* BEGIN STORED ROWS *
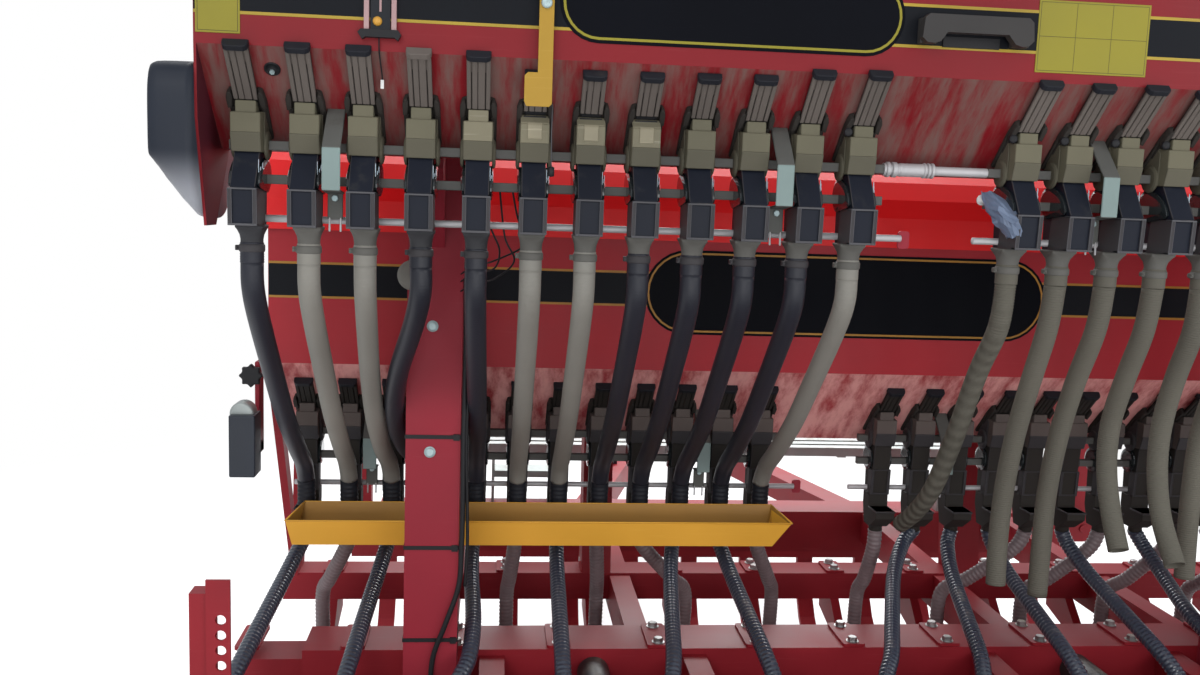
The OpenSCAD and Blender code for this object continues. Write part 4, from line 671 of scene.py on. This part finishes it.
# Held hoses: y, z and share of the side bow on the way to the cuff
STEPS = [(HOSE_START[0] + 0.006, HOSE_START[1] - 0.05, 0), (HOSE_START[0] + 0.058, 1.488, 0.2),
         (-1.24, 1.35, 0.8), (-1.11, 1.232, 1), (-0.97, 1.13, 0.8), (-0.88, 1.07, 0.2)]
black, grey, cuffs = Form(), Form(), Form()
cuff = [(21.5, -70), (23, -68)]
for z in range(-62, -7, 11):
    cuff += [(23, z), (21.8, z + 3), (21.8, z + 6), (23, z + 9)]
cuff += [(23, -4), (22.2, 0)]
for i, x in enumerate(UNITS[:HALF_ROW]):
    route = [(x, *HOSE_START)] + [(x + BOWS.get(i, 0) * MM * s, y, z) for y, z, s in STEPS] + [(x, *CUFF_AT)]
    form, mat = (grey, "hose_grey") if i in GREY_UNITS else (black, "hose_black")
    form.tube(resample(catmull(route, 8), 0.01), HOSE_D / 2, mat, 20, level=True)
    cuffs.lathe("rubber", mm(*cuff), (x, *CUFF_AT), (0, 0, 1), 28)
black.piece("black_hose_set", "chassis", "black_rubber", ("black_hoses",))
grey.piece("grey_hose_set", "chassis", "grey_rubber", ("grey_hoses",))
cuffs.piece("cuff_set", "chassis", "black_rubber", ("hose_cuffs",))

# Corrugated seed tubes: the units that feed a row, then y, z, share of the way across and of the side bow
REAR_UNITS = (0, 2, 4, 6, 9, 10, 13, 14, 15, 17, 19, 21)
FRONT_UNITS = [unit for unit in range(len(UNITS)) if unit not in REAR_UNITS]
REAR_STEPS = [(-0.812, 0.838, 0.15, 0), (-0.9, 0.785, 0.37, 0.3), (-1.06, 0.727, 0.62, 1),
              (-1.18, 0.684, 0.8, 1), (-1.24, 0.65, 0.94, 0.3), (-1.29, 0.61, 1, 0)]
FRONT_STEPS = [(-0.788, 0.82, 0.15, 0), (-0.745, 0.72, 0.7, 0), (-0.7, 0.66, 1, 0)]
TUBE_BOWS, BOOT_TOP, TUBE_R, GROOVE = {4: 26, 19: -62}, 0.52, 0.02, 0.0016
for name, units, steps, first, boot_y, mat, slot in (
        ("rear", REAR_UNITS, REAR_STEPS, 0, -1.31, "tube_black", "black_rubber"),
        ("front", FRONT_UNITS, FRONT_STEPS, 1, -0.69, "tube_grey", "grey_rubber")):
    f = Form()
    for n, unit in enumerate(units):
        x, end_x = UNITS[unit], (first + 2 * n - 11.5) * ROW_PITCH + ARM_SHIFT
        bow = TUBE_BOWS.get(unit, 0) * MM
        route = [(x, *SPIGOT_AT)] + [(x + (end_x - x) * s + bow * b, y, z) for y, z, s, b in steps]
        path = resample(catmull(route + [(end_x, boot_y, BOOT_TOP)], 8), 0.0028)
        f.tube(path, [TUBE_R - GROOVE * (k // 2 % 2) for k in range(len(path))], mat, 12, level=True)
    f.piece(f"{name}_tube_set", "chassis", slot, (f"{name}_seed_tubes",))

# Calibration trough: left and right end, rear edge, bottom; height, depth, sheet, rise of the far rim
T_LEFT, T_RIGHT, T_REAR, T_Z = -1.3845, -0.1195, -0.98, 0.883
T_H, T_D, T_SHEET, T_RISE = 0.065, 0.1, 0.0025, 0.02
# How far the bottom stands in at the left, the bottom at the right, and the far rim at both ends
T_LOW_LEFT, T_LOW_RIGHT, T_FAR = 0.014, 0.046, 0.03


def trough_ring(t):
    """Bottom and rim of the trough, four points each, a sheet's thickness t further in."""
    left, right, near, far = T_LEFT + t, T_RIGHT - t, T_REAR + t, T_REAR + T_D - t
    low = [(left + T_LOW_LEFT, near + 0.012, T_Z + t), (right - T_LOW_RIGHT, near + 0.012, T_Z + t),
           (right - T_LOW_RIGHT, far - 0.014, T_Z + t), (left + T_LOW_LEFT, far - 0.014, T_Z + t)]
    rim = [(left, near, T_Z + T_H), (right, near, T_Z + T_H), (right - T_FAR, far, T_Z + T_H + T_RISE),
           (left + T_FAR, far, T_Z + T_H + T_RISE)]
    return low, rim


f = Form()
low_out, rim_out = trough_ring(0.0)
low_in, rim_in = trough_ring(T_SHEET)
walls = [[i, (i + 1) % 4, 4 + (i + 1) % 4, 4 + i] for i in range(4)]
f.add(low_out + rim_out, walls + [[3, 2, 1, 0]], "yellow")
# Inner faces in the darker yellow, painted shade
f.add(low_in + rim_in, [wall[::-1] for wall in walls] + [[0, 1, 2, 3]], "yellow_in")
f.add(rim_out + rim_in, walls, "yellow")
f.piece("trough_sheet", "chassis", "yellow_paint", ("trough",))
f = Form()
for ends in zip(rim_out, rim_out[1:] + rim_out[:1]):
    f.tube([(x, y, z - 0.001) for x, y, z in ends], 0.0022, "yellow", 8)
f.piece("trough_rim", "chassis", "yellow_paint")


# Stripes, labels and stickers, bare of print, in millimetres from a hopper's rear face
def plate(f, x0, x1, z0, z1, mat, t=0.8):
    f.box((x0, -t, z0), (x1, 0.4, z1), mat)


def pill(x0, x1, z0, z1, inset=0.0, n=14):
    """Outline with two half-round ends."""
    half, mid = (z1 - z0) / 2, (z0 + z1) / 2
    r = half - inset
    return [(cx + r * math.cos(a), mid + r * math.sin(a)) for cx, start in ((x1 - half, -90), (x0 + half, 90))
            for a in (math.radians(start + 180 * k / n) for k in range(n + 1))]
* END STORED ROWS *
* BEGIN STORED ROWS *
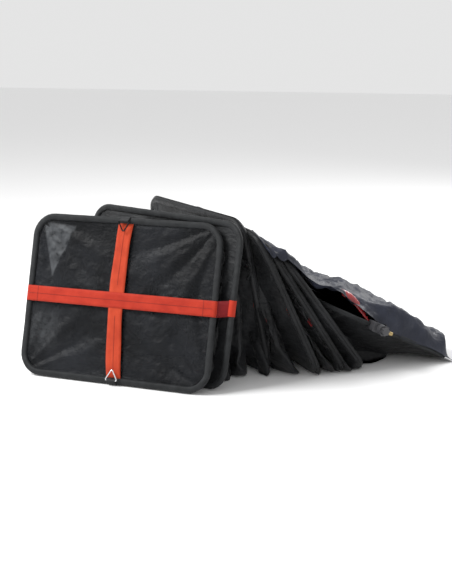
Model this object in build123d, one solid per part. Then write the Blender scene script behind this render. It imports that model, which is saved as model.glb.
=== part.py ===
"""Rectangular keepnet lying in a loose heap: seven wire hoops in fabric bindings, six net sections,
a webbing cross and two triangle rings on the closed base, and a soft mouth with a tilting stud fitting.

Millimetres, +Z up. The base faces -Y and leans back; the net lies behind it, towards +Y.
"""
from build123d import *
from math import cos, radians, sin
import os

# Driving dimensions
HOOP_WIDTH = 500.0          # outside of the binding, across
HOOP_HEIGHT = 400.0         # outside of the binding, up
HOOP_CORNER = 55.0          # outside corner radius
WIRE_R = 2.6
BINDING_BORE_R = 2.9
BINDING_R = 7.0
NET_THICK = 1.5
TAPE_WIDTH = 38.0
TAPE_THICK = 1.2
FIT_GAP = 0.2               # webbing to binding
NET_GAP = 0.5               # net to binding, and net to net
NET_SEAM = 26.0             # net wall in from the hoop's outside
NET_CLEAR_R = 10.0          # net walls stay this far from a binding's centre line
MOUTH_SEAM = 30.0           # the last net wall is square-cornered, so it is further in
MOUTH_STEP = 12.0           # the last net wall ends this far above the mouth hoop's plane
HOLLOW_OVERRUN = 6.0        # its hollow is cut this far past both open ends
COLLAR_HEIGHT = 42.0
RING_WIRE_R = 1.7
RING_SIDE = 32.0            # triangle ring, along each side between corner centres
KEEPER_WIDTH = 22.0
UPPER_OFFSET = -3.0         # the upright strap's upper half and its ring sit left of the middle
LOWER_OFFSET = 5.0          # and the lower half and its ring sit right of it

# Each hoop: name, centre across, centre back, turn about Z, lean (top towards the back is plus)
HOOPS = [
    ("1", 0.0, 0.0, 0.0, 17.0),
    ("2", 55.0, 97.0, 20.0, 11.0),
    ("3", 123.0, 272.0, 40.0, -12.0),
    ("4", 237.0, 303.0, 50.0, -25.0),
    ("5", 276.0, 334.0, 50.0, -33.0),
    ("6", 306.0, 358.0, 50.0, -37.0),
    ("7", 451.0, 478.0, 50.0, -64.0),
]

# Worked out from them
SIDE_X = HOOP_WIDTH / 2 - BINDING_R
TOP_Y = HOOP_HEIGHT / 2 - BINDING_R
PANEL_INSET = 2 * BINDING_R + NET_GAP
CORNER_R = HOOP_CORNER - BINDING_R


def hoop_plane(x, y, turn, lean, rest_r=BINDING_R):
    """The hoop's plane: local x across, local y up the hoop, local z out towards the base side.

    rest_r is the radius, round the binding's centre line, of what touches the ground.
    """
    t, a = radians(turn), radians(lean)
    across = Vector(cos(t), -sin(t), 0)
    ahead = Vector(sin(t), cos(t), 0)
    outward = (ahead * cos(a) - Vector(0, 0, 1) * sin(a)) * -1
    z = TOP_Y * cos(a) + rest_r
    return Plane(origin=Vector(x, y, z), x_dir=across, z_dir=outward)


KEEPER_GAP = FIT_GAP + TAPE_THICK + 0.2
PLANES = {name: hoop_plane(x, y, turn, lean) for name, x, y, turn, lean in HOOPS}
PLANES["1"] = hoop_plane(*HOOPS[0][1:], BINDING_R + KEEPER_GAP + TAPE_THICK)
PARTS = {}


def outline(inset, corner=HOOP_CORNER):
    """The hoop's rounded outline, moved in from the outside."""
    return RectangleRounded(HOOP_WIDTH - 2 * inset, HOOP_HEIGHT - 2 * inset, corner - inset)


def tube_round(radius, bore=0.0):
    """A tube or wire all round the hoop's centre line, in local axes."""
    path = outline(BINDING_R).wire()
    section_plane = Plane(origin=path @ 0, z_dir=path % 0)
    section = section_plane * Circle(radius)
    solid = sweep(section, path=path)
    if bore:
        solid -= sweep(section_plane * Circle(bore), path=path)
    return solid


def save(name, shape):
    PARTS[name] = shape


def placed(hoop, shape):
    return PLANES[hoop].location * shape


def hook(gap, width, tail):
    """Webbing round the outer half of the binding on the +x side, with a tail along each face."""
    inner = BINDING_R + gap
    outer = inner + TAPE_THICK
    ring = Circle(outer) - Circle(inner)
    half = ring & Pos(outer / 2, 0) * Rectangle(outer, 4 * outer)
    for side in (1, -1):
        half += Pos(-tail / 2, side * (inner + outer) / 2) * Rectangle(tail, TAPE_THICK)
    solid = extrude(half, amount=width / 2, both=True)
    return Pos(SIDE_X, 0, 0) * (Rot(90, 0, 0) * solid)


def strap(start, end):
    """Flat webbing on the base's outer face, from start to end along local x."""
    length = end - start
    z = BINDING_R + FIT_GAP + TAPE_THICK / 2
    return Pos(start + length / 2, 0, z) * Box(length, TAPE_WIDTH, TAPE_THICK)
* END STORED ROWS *
| CHALLENGE |
Your task is to retype the entries verbatim, starting with the line that holds "Model this object" and stopping after the line that holds "LOWER_OFFSET = 5.0".

| CORRECT ANSWER |
Model this object in build123d, one solid per part. Then write the Blender scene script behind this render. It imports that model, which is saved as model.glb.
=== part.py ===
"""Rectangular keepnet lying in a loose heap: seven wire hoops in fabric bindings, six net sections,
a webbing cross and two triangle rings on the closed base, and a soft mouth with a tilting stud fitting.

Millimetres, +Z up. The base faces -Y and leans back; the net lies behind it, towards +Y.
"""
from build123d import *
from math import cos, radians, sin
import os

# Driving dimensions
HOOP_WIDTH = 500.0          # outside of the binding, across
HOOP_HEIGHT = 400.0         # outside of the binding, up
HOOP_CORNER = 55.0          # outside corner radius
WIRE_R = 2.6
BINDING_BORE_R = 2.9
BINDING_R = 7.0
NET_THICK = 1.5
TAPE_WIDTH = 38.0
TAPE_THICK = 1.2
FIT_GAP = 0.2               # webbing to binding
NET_GAP = 0.5               # net to binding, and net to net
NET_SEAM = 26.0             # net wall in from the hoop's outside
NET_CLEAR_R = 10.0          # net walls stay this far from a binding's centre line
MOUTH_SEAM = 30.0           # the last net wall is square-cornered, so it is further in
MOUTH_STEP = 12.0           # the last net wall ends this far above the mouth hoop's plane
HOLLOW_OVERRUN = 6.0        # its hollow is cut this far past both open ends
COLLAR_HEIGHT = 42.0
RING_WIRE_R = 1.7
RING_SIDE = 32.0            # triangle ring, along each side between corner centres
KEEPER_WIDTH = 22.0
UPPER_OFFSET = -3.0         # the upright strap's upper half and its ring sit left of the middle
LOWER_OFFSET = 5.0          # and the lower half and its ring sit right of it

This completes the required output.